John Nelson, Silent world 1A, 2024. Image courtesy of the artist.
Racheal Bruhn & John Nelson
Gallery 1
Friday 16 May - Sunday 8 June
Opening Thursday 15 May, 6pm - 8pm
Traced Life brings together the paintings of artists Racheal Bruhn and John Nelson who both picture their worlds through painting to investigate the shadows and echoes of past stories. Through works exploring broken stories and experiences of loss, Traced Life presents two different perspectives on time, place and narrative.
Racheal Bruhn’s reflective watercolour installation looks to the leaf as a motif to grapple with grief after the death of her mother, exploring the family tree as a meditation on passed time, stories unrecalled, and unfinished conversations. Bruhn presents a family tree with five hundred leaves, each representing a year lived by her mother, father and her grandparents on both sides, with small delicate marks forming a rich and textured whole. Patterns found within Bruhn’s paintings often recall historical fabric designs to make sense of loss in a context where women’s work continues to be undervalued. Through pattern making, repeated production and the redeploying of symbols, variation of leaf shapes and textures against dominant background colours to comment on absence and silence.

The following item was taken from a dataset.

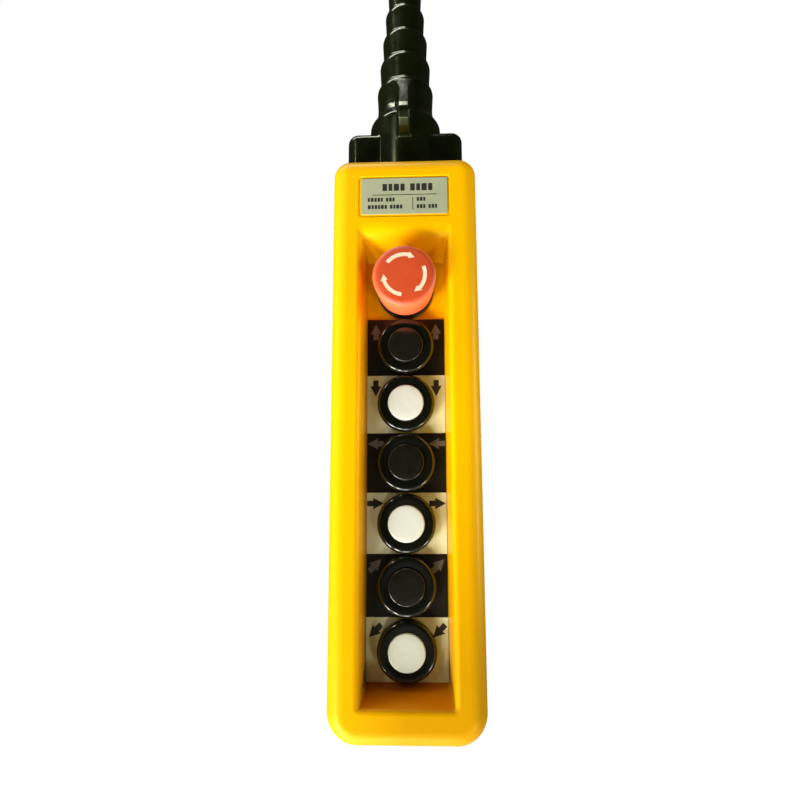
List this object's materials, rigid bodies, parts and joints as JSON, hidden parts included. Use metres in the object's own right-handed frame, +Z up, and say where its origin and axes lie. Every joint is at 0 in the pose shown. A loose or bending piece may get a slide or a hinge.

Like Bruhn, John Nelson’s paintings work to explore broken narratives. Nelson’s works emerge from observations of his surroundings. Evening walks, gardens, ponds and still water, found and grown objects inform his exploration of the discarded and overlooked in this world. Nelson explores the found, focussing on the simplicity of a closely observed object that is usually not so revered, inviting the audience to anchor their stories. With diptychs of everyday objects paired with landscapes, Nelson presents a broken narrative that asks to be repaired, relinked; a lost landscape, a misplaced object, an image that suggests a larger narrative.
Together in Traced Life, Bruhn and Nelson present perspectives on time, place and stories that are both shared and divergent. Through their exploration of fractured narratives and loss, the exhibition offers meaning that is at once personal to the artists, but of significance for us all.